● **Provided material**:
-=-=-
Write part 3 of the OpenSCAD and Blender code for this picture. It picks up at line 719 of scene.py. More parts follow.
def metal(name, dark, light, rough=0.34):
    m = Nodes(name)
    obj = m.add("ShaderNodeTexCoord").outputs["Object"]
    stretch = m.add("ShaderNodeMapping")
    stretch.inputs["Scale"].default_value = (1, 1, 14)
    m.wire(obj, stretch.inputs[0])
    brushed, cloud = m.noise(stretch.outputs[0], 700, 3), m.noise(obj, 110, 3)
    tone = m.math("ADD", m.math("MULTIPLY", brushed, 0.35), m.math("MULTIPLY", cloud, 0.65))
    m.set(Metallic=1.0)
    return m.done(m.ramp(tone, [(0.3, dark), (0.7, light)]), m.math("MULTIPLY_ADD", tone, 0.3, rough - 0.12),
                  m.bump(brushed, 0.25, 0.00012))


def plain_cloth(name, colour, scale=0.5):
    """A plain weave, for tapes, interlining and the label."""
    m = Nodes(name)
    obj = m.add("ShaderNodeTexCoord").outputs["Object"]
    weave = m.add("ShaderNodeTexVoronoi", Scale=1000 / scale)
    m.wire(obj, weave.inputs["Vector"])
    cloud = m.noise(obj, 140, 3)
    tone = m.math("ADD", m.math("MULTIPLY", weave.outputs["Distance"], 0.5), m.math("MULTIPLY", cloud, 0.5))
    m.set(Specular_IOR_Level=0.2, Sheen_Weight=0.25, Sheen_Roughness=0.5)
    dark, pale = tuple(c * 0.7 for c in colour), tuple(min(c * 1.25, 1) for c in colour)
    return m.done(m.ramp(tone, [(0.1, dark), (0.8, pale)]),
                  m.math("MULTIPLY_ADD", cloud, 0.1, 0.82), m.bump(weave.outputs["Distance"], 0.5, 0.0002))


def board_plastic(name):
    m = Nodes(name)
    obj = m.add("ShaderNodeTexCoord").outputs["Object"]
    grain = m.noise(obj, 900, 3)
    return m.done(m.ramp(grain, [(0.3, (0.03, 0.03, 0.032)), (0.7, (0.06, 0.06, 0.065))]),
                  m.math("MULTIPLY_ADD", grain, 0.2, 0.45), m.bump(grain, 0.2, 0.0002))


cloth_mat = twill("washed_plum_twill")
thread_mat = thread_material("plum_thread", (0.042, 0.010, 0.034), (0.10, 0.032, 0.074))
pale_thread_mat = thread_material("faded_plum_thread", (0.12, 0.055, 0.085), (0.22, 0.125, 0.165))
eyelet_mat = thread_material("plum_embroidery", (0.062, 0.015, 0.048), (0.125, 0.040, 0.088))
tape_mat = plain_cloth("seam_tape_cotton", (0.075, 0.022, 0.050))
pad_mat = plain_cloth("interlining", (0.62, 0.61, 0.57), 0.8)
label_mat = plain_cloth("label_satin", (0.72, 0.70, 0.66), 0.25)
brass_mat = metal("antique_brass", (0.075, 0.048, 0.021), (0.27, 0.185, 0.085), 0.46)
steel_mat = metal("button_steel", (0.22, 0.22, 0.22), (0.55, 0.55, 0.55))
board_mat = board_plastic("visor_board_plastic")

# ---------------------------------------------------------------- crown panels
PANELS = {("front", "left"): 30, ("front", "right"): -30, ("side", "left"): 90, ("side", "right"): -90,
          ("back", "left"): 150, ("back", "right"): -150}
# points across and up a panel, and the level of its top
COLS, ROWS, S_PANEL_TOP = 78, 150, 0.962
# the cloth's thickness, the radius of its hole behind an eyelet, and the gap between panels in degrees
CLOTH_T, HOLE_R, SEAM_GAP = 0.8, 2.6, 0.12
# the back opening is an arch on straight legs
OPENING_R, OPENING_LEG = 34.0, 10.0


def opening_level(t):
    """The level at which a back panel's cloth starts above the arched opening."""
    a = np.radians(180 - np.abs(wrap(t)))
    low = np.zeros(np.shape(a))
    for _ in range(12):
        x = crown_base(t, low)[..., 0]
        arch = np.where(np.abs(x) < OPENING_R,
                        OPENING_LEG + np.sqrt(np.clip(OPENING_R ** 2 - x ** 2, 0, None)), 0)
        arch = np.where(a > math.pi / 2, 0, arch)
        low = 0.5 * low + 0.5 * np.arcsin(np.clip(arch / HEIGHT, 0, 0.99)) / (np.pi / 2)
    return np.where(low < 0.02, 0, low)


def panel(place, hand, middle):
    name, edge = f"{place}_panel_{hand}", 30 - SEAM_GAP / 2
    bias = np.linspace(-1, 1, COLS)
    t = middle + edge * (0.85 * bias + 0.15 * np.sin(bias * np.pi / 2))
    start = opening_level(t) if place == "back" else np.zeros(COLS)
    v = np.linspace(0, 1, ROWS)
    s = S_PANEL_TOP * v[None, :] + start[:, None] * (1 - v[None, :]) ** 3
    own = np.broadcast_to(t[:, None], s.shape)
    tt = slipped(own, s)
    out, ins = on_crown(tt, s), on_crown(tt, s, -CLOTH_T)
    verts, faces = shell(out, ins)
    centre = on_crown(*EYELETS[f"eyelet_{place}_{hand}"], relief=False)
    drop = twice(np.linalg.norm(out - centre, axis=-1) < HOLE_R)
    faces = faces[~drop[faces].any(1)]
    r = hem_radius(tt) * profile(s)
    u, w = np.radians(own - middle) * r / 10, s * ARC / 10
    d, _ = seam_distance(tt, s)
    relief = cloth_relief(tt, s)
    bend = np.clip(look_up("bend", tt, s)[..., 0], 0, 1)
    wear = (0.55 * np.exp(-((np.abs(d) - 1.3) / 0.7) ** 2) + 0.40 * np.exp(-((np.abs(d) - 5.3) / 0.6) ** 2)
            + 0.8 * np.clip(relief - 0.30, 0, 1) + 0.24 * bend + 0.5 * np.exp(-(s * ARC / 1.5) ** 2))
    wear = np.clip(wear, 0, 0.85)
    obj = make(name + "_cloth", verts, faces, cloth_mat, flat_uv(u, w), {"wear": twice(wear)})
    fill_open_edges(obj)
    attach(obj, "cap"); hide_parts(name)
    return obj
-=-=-
● **What to produce**: Write the material out again in its entirety, exactly as shown.

● **Response**:
Write part 3 of the OpenSCAD and Blender code for this picture. It picks up at line 719 of scene.py. More parts follow.
def metal(name, dark, light, rough=0.34):
    m = Nodes(name)
    obj = m.add("ShaderNodeTexCoord").outputs["Object"]
    stretch = m.add("ShaderNodeMapping")
    stretch.inputs["Scale"].default_value = (1, 1, 14)
    m.wire(obj, stretch.inputs[0])
    brushed, cloud = m.noise(stretch.outputs[0], 700, 3), m.noise(obj, 110, 3)
    tone = m.math("ADD", m.math("MULTIPLY", brushed, 0.35), m.math("MULTIPLY", cloud, 0.65))
    m.set(Metallic=1.0)
    return m.done(m.ramp(tone, [(0.3, dark), (0.7, light)]), m.math("MULTIPLY_ADD", tone, 0.3, rough - 0.12),
                  m.bump(brushed, 0.25, 0.00012))


def plain_cloth(name, colour, scale=0.5):
    """A plain weave, for tapes, interlining and the label."""
    m = Nodes(name)
    obj = m.add("ShaderNodeTexCoord").outputs["Object"]
    weave = m.add("ShaderNodeTexVoronoi", Scale=1000 / scale)
    m.wire(obj, weave.inputs["Vector"])
    cloud = m.noise(obj, 140, 3)
    tone = m.math("ADD", m.math("MULTIPLY", weave.outputs["Distance"], 0.5), m.math("MULTIPLY", cloud, 0.5))
    m.set(Specular_IOR_Level=0.2, Sheen_Weight=0.25, Sheen_Roughness=0.5)
    dark, pale = tuple(c * 0.7 for c in colour), tuple(min(c * 1.25, 1) for c in colour)
    return m.done(m.ramp(tone, [(0.1, dark), (0.8, pale)]),
                  m.math("MULTIPLY_ADD", cloud, 0.1, 0.82), m.bump(weave.outputs["Distance"], 0.5, 0.0002))


def board_plastic(name):
    m = Nodes(name)
    obj = m.add("ShaderNodeTexCoord").outputs["Object"]
    grain = m.noise(obj, 900, 3)
    return m.done(m.ramp(grain, [(0.3, (0.03, 0.03, 0.032)), (0.7, (0.06, 0.06, 0.065))]),
                  m.math("MULTIPLY_ADD", grain, 0.2, 0.45), m.bump(grain, 0.2, 0.0002))


cloth_mat = twill("washed_plum_twill")
thread_mat = thread_material("plum_thread", (0.042, 0.010, 0.034), (0.10, 0.032, 0.074))
pale_thread_mat = thread_material("faded_plum_thread", (0.12, 0.055, 0.085), (0.22, 0.125, 0.165))
eyelet_mat = thread_material("plum_embroidery", (0.062, 0.015, 0.048), (0.125, 0.040, 0.088))
tape_mat = plain_cloth("seam_tape_cotton", (0.075, 0.022, 0.050))
pad_mat = plain_cloth("interlining", (0.62, 0.61, 0.57), 0.8)
label_mat = plain_cloth("label_satin", (0.72, 0.70, 0.66), 0.25)
brass_mat = metal("antique_brass", (0.075, 0.048, 0.021), (0.27, 0.185, 0.085), 0.46)
steel_mat = metal("button_steel", (0.22, 0.22, 0.22), (0.55, 0.55, 0.55))
board_mat = board_plastic("visor_board_plastic")

# ---------------------------------------------------------------- crown panels
PANELS = {("front", "left"): 30, ("front", "right"): -30, ("side", "left"): 90, ("side", "right"): -90,
          ("back", "left"): 150, ("back", "right"): -150}
# points across and up a panel, and the level of its top
COLS, ROWS, S_PANEL_TOP = 78, 150, 0.962
# the cloth's thickness, the radius of its hole behind an eyelet, and the gap between panels in degrees
CLOTH_T, HOLE_R, SEAM_GAP = 0.8, 2.6, 0.12
# the back opening is an arch on straight legs
OPENING_R, OPENING_LEG = 34.0, 10.0


def opening_level(t):
    """The level at which a back panel's cloth starts above the arched opening."""
    a = np.radians(180 - np.abs(wrap(t)))
    low = np.zeros(np.shape(a))
    for _ in range(12):
        x = crown_base(t, low)[..., 0]
        arch = np.where(np.abs(x) < OPENING_R,
                        OPENING_LEG + np.sqrt(np.clip(OPENING_R ** 2 - x ** 2, 0, None)), 0)
        arch = np.where(a > math.pi / 2, 0, arch)
        low = 0.5 * low + 0.5 * np.arcsin(np.clip(arch / HEIGHT, 0, 0.99)) / (np.pi / 2)
    return np.where(low < 0.02, 0, low)


def panel(place, hand, middle):
    name, edge = f"{place}_panel_{hand}", 30 - SEAM_GAP / 2
    bias = np.linspace(-1, 1, COLS)
    t = middle + edge * (0.85 * bias + 0.15 * np.sin(bias * np.pi / 2))
    start = opening_level(t) if place == "back" else np.zeros(COLS)
    v = np.linspace(0, 1, ROWS)
    s = S_PANEL_TOP * v[None, :] + start[:, None] * (1 - v[None, :]) ** 3
    own = np.broadcast_to(t[:, None], s.shape)
    tt = slipped(own, s)
    out, ins = on_crown(tt, s), on_crown(tt, s, -CLOTH_T)
    verts, faces = shell(out, ins)
    centre = on_crown(*EYELETS[f"eyelet_{place}_{hand}"], relief=False)
    drop = twice(np.linalg.norm(out - centre, axis=-1) < HOLE_R)
    faces = faces[~drop[faces].any(1)]
    r = hem_radius(tt) * profile(s)
    u, w = np.radians(own - middle) * r / 10, s * ARC / 10
    d, _ = seam_distance(tt, s)
    relief = cloth_relief(tt, s)
    bend = np.clip(look_up("bend", tt, s)[..., 0], 0, 1)
    wear = (0.55 * np.exp(-((np.abs(d) - 1.3) / 0.7) ** 2) + 0.40 * np.exp(-((np.abs(d) - 5.3) / 0.6) ** 2)
            + 0.8 * np.clip(relief - 0.30, 0, 1) + 0.24 * bend + 0.5 * np.exp(-(s * ARC / 1.5) ** 2))
    wear = np.clip(wear, 0, 0.85)
    obj = make(name + "_cloth", verts, faces, cloth_mat, flat_uv(u, w), {"wear": twice(wear)})
    fill_open_edges(obj)
    attach(obj, "cap"); hide_parts(name)
    return obj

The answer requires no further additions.